When the fabricated story became a cause of disgrace internationally, Secretary Powell told NBC News, “It was the information that we had. We provided it. If that information is inaccurate, fine.”
That sort of blasé attitude does little to reassure the American public that our knowledge about real terrorists is sound. And it provides few answers for foreign allies wondering about the motives of an Administration that continues to oppose substantial U.N. involvement in the search for banned Iraqi weaponry.
The fact is that, despite conflicting views amongst intelligence officers about Saddam’s weapons and links to Al-Qaeda, the White House presented its case as “airtight.” It was simply too politically inconvenient to give an honest assessment of the available information.
Now that an internal review underway at the CIA has been made public, and that dozens of Congresspeople are pushing an expanded investigation, dissenting intelligence officers have a patriotic duty to go further in voicing their outrage.
U.S. intelligence agency staff aren’t hired by particular administrations to serve as political attack dogs. They are public employees, serving all U.S. citizens.
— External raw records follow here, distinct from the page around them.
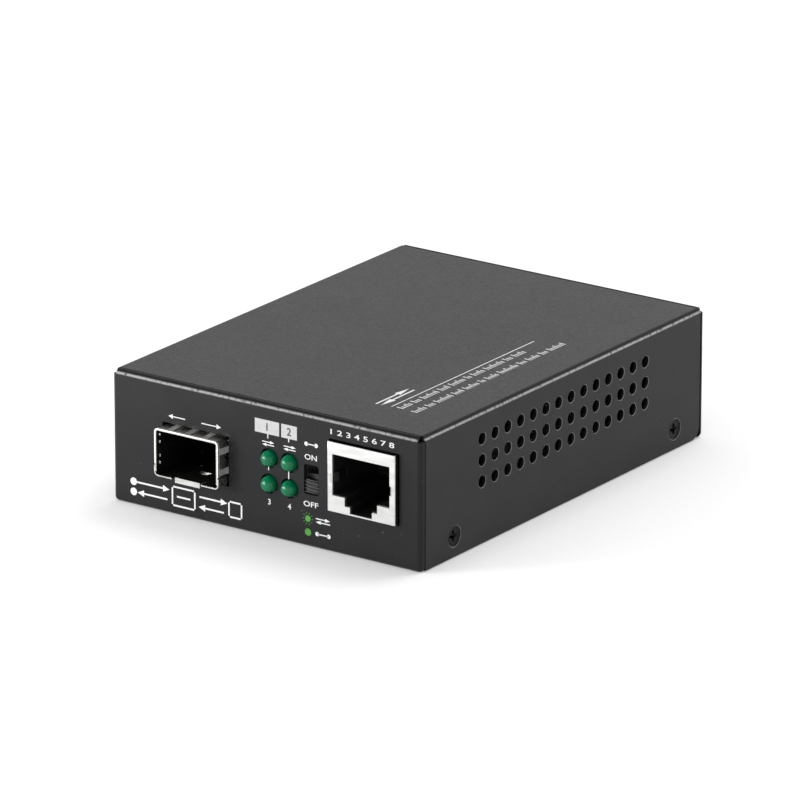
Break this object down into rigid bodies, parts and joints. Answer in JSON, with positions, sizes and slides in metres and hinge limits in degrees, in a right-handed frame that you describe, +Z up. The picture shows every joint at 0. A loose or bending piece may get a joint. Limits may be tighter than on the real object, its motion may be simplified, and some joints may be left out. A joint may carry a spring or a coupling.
{
  "type": "fibre media converter",
  "caption": "Small black folded-steel case with a fibre module port, a copper network port, round lamps and a slide switch on the front, vented sides and a power jack at the rear.",
  "frame": {"origin": "middle of the case's flat bottom", "axes": "+Z up, the front panel with the ports faces -Y, +X to the right seen from the front"},
  "size_m": [0.07, 0.097, 0.026],
  "materials": {
    "case_powder_coat": "fine textured matt powder coat",
    "black_steel": "black zinc plate",
    "zinc_steel": "bright zinc plate",
    "board_laminate": "green solder mask",
    "nickel_steel": "bright nickel plate",
    "spring_bronze": "plated spring bronze",
    "black_plastic": "moulded, satin",
    "gold_contacts": "gold plate",
    "tinned_steel": "bright tin plate",
    "tinned_wire": "tinned",
    "led_resin": "diffused epoxy",
    "switch_laminate": "phenolic laminate",
    "chip_epoxy": "moulded epoxy",
    "capacitor_can": "drawn can",
    "ferrite": "ferrite and epoxy",
    "chip_ceramic": "fired ceramic"
  },
  "bodies": {
    "case": {"base_tray": "case_powder_coat", "board_screws": "zinc_steel", "board_standoffs": "zinc_steel", "capacitor_bases": "black_plastic", "chip_capacitors": "chip_ceramic", "chip_leads": "tinned_wire", "chip_resistors": "chip_epoxy", "circuit_board": "board_laminate", "converter_chip": "chip_epoxy", "cover_screws": "black_steel", "crystal": "nickel_steel", "dc_jack_housing": "black_plastic", "dc_jack_pin": "nickel_steel", "dc_jack_spring": "spring_bronze", "filter_capacitors": "capacitor_can", "led_holder": "black_plastic", "led_leads": "tinned_wire", "led_lower_left": "led_resin", "led_lower_right": "led_resin", "led_upper_left": "led_resin", "led_upper_right": "led_resin", "line_transformer": "chip_epoxy", "memory_chip": "chip_epoxy", "power_chip": "chip_epoxy", "power_inductor": "ferrite", "protection_diode": "chip_epoxy", "rj45_contacts": "gold_contacts", "rj45_housing": "black_plastic", "rj45_shield": "tinned_steel", "sfp_cage_base": "nickel_steel", "sfp_cage_shell": "nickel_steel", "sfp_connector_contacts": "gold_contacts", "sfp_connector_housing": "black_plastic", "sfp_emi_fingers": "spring_bronze", "switch_base": "switch_laminate", "switch_case": "tinned_steel", "switch_terminals": "tinned_wire", "top_cover": "case_powder_coat", "transformer_leads": "tinned_wire"},
    "knob": {"switch_knob": "black_plastic"}
  },
  "joints": [
    {"name": "switch_slide", "type": "slide", "parent": "case", "child": "knob", "axis": [0, 0, 1], "range_m": [0, 0.00285]}
  ]
}
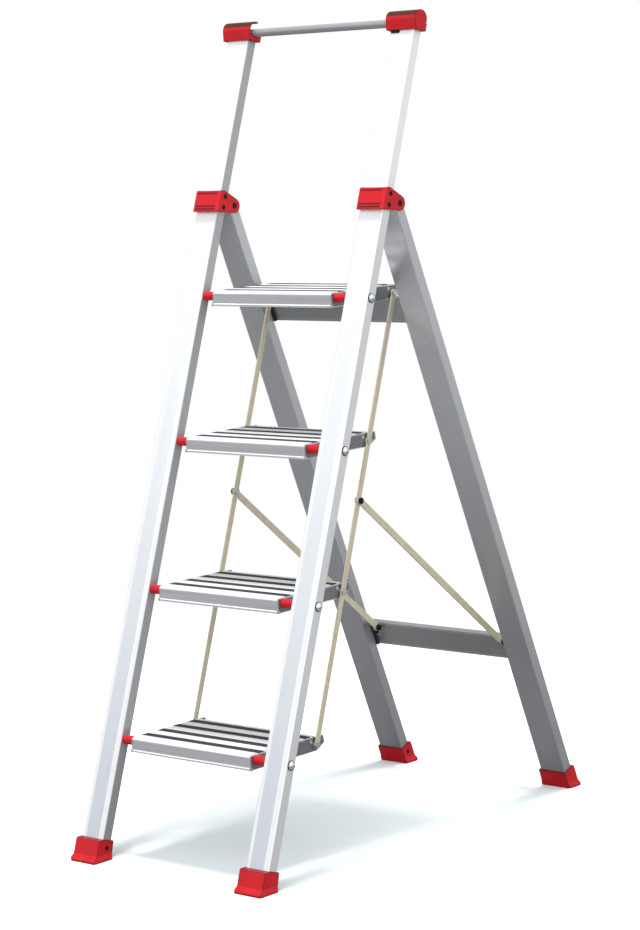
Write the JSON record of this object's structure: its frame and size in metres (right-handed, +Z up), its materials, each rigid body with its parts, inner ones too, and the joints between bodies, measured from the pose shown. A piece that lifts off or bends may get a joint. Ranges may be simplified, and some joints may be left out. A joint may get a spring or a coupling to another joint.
{
  "type": "step ladder",
  "caption": "Folding step ladder with flat box stiles, grooved treads on linked brackets, a hinged rear frame, red feet and caps, and a tubular hand rail.",
  "frame": {"origin": "on the floor, in the middle of the four feet", "axes": "+X across the ladder, +Y from the front stiles to the rear legs, +Z up"},
  "size_m": [0.4654, 0.8532, 1.4345],
  "materials": {
    "stile_aluminium": "satin anodised",
    "red_plastic": "moulded, semi-gloss",
    "black_steel": "blackened",
    "rail_aluminium": "satin anodised",
    "chromed_steel": "polished",
    "leg_aluminium": "satin grey",
    "bar_aluminium": "satin grey",
    "black_plastic": "moulded",
    "tread_aluminium": "satin, dark grip channels",
    "bracket_steel": "galvanised",
    "zinc_steel": "yellow zinc, satin",
    "bright_steel": "bright"
  },
  "bodies": {
    "front_frame": {"stile_left": "stile_aluminium", "stile_right": "stile_aluminium", "hinge_cap_left": "red_plastic", "hinge_cap_right": "red_plastic", "cap_screws": "black_steel", "hinge_pins": "black_steel", "front_foot_left": "red_plastic", "front_foot_right": "red_plastic", "front_foot_screws": "black_steel", "rail_tube": "rail_aluminium", "rail_grip_left": "red_plastic", "rail_grip_right": "red_plastic", "grip_screws": "black_steel", "step_bolts": "chromed_steel", "step_bushings": "red_plastic"},
    "rear_frame": {"rear_leg_left": "leg_aluminium", "rear_leg_right": "leg_aluminium", "upper_crossbar": "bar_aluminium", "lower_crossbar": "bar_aluminium", "crossbar_plugs": "black_plastic", "crossbar_pads": "black_plastic", "crossbar_bolts": "bright_steel", "rear_foot_left": "red_plastic", "rear_foot_right": "red_plastic", "rear_foot_screws": "black_steel", "brace_lugs": "bright_steel", "brace_pins": "black_steel"},
    "step_1": {"tread_1": "tread_aluminium", "bracket_left_1": "bracket_steel", "bracket_right_1": "bracket_steel", "rivets_1": "bright_steel", "link_pins_1": "bright_steel"},
    "step_2": {"tread_2": "tread_aluminium", "bracket_left_2": "bracket_steel", "bracket_right_2": "bracket_steel", "rivets_2": "bright_steel", "link_pins_2": "bright_steel"},
    "step_3": {"tread_3": "tread_aluminium", "bracket_left_3": "bracket_steel", "bracket_right_3": "bracket_steel", "rivets_3": "bright_steel", "link_pins_3": "bright_steel"},
    "step_4": {"tread_4": "tread_aluminium", "bracket_left_4": "bracket_steel", "bracket_right_4": "bracket_steel", "rivets_4": "bright_steel", "link_pins_4": "bright_steel"},
    "link_left": {"link_bar_left": "zinc_steel", "link_nut_left": "bright_steel"},
    "brace_left": {"brace_left": "zinc_steel", "brace_bolt_left": "black_steel"},
    "link_right": {"link_bar_right": "zinc_steel", "link_nut_right": "bright_steel"},
    "brace_right": {"brace_right": "zinc_steel", "brace_bolt_right": "black_steel"}
  },
  "joints": [
    {"name": "frame_fold", "type": "hinge", "parent": "front_frame", "child": "rear_frame", "pos_m": [0, 0.02014, 1.1055], "axis": [-1, 0, 0], "range_deg": [0, 35.83]},
    {"name": "step_1_tilt", "type": "hinge", "parent": "front_frame", "child": "step_1", "pos_m": [0, -0.06219, 0.95], "axis": [1, 0, 0], "range_deg": [0, 66]},
    {"name": "step_2_tilt", "type": "hinge", "parent": "front_frame", "child": "step_2", "pos_m": [0, -0.15146, 0.7], "axis": [1, 0, 0], "range_deg": [0, 66]},
    {"name": "step_3_tilt", "type": "hinge", "parent": "front_frame", "child": "step_3", "pos_m": [0, -0.24072, 0.45], "axis": [1, 0, 0], "range_deg": [0, 66]},
    {"name": "step_4_tilt", "type": "hinge", "parent": "front_frame", "child": "step_4", "pos_m": [0, -0.32999, 0.2], "axis": [1, 0, 0], "range_deg": [0, 66]},
    {"name": "link_left_swing", "type": "hinge", "parent": "step_1", "child": "link_left", "pos_m": [0, 0.08261, 0.945], "axis": [-1, 0, 0], "range_deg": [0, 66]},
    {"name": "link_right_swing", "type": "hinge", "parent": "step_1", "child": "link_right", "pos_m": [0, 0.08261, 0.945], "axis": [-1, 0, 0], "range_deg": [0, 66]},
    {"name": "brace_left_swing", "type": "hinge", "parent": "rear_frame", "child": "brace_left", "pos_m": [0, 0.31676, 0.28121], "axis": [-1, 0, 0], "range_deg": [0, 24.91]},
    {"name": "brace_right_swing", "type": "hinge", "parent": "rear_frame", "child": "brace_right", "pos_m": [0, 0.31676, 0.28121], "axis": [-1, 0, 0], "range_deg": [0, 24.91]}
  ],
  "couplings": [
    {"joint": "step_1_tilt", "follows": "frame_fold", "ratio": 1.842},
    {"joint": "step_2_tilt", "follows": "frame_fold", "ratio": 1.842},
    {"joint": "step_3_tilt", "follows": "frame_fold", "ratio": 1.842},
    {"joint": "step_4_tilt", "follows": "frame_fold", "ratio": 1.842},
    {"joint": "link_left_swing", "follows": "frame_fold", "ratio": 1.842},
    {"joint": "link_right_swing", "follows": "frame_fold", "ratio": 1.842},
    {"joint": "brace_left_swing", "follows": "frame_fold", "ratio": 0.6951},
    {"joint": "brace_right_swing", "follows": "frame_fold", "ratio": 0.6951}
  ]
}
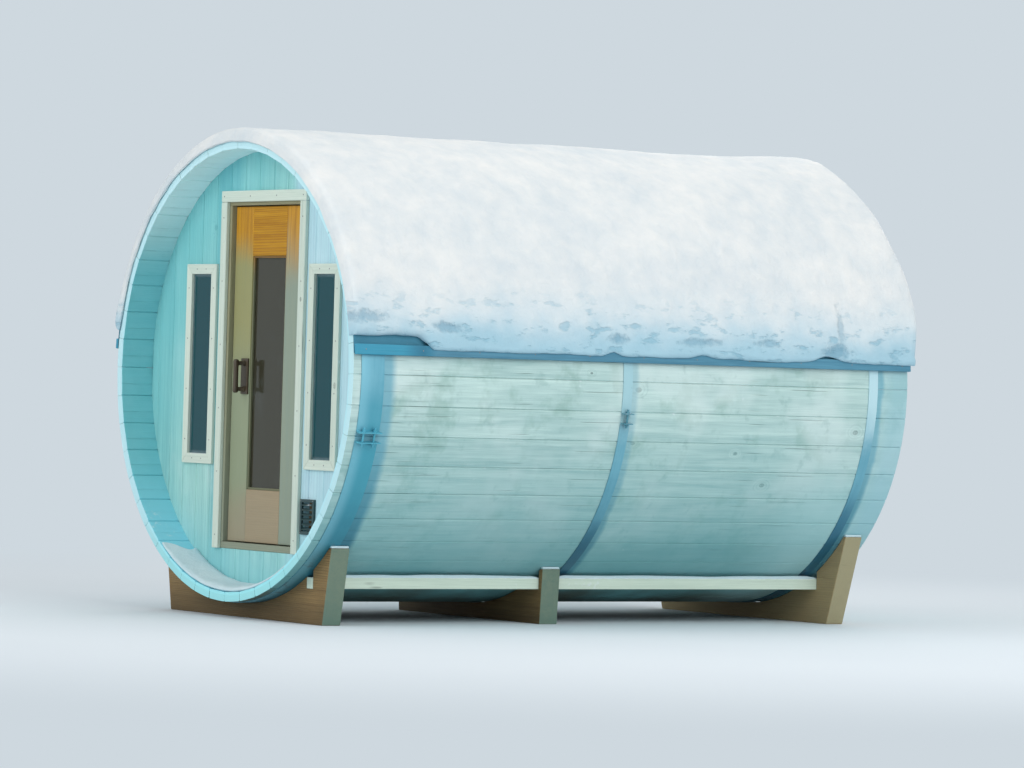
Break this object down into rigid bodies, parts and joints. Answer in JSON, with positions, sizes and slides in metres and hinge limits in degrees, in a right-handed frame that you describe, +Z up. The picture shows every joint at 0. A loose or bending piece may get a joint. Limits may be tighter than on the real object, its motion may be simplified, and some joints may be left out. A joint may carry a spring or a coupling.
{
  "type": "barrel sauna",
  "caption": "Barrel sauna of round staves held by steel bands, with a recessed end wall, a glazed hinged door, slim windows, a covered roof under settled snow and timber cradles.",
  "frame": {"origin": "on the ground under the middle of the barrel", "axes": "+Y along the barrel's axis towards its closed rear end, the door at -Y, +X to the right of a person who faces the door, +Z up"},
  "size_m": [2.1154, 3.03, 2.1716],
  "materials": {
    "stave_timber": "weathered silver grey",
    "wall_timber": "weathered silver grey",
    "trim_timber": "weathered, pale",
    "frame_timber": "oiled pine, worn",
    "door_timber": "oiled pine, worn",
    "handle_timber": "dark oiled wood",
    "cradle_timber": "damp brown timber",
    "rail_timber": "weathered timber",
    "floor_timber": "bare spruce",
    "roof_batten": "dark stained board",
    "roof_felt": "mineral roofing felt",
    "hoop_steel": "dull blue grey band",
    "hinge_steel": "satin",
    "window_pane": "dark tinted",
    "door_pane": "grey brown tinted",
    "snow": "settled snow, matte",
    "vent_plastic": "dark louvre"
  },
  "bodies": {
    "root": {"stave_wall_01": "stave_timber", "stave_wall_02": "stave_timber", "stave_wall_03": "stave_timber", "stave_wall_04": "stave_timber", "stave_wall_05": "stave_timber", "stave_wall_06": "stave_timber", "stave_wall_07": "stave_timber", "stave_wall_08": "stave_timber", "stave_wall_09": "stave_timber", "stave_wall_10": "stave_timber", "stave_wall_11": "stave_timber", "stave_wall_12": "stave_timber", "front_wall_left": "wall_timber", "front_wall_right": "wall_timber", "front_wall_over_door": "wall_timber", "front_wall_below_door": "wall_timber", "rear_wall": "wall_timber", "window_glass": "window_pane", "window_trims": "trim_timber", "vent_grille": "vent_plastic", "door_jamb_left": "frame_timber", "door_jamb_right": "frame_timber", "door_head": "frame_timber", "door_threshold": "frame_timber", "door_casing": "trim_timber", "hinge_frame_plates": "hinge_steel", "roof_covering": "roof_felt", "roof_edge_battens": "roof_batten", "roof_snow": "snow", "hoop_front": "hoop_steel", "hoop_middle": "hoop_steel", "hoop_rear": "hoop_steel", "cradle_front": "cradle_timber", "cradle_middle": "cradle_timber", "cradle_rear": "cradle_timber", "rail_left": "rail_timber", "rail_right": "rail_timber", "floor_deck": "floor_timber", "floor_bearers": "floor_timber"},
    "door": {"door_stile_left": "door_timber", "door_stile_right": "door_timber", "door_top_rail": "door_timber", "door_bottom_rail": "door_timber", "door_glass": "door_pane", "hinge_door_plates": "hinge_steel", "door_handles": "handle_timber"}
  },
  "joints": [
    {"name": "door_hinge", "type": "hinge", "parent": "root", "child": "door", "pos_m": [0.2925, -1.326, 1.08], "axis": [0, 0, 1], "range_deg": [0, 115]}
  ]
}
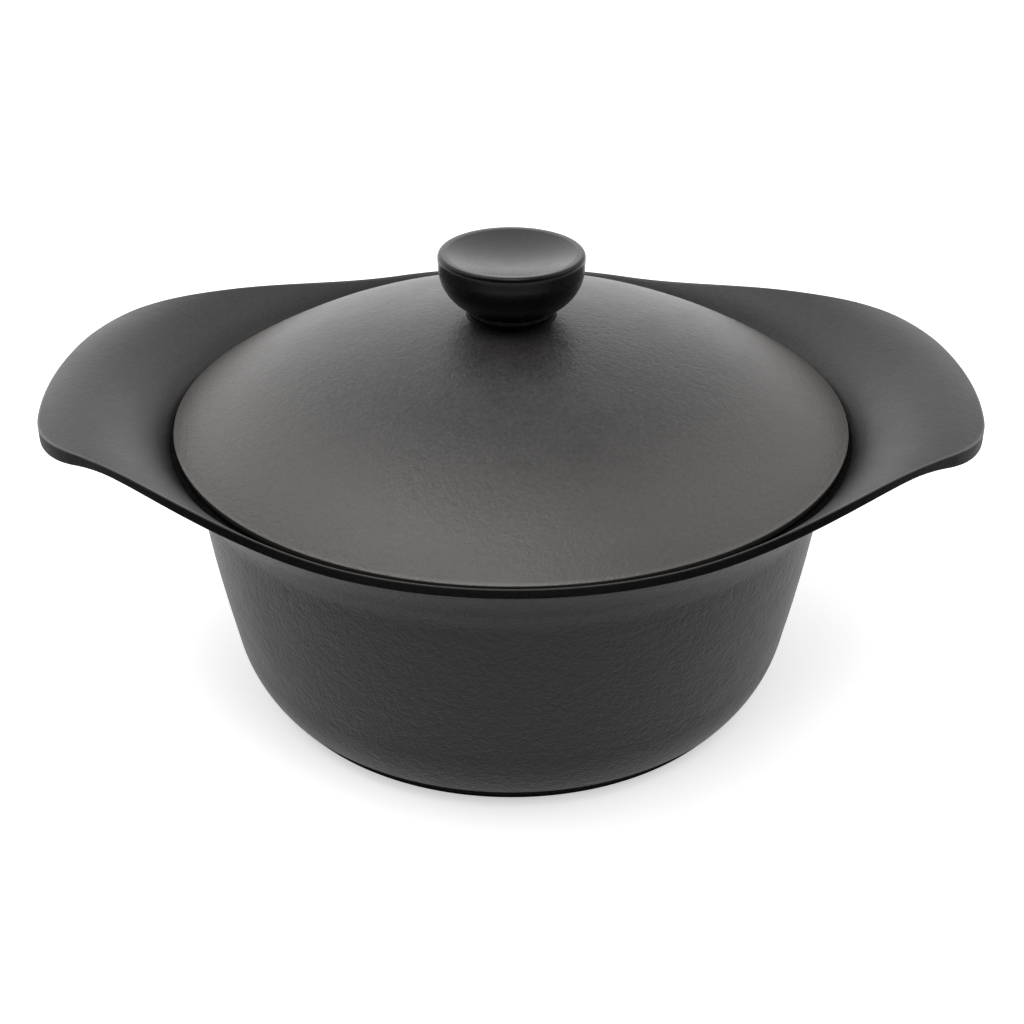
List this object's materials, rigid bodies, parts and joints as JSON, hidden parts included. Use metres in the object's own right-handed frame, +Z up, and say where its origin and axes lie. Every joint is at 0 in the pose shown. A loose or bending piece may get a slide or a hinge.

The political abuse of the $30 billion spent yearly on our intelligence apparatus has serious consequences for those who are supposed to protect this country from terrorism.
The Bush Administration’s willingness to act aggressively regardless of the facts at hand is, unfortunately, alienating many nations—including numerous traditional allies with whom U.S. intelligence officials must cooperate in order to rout terrorist networks.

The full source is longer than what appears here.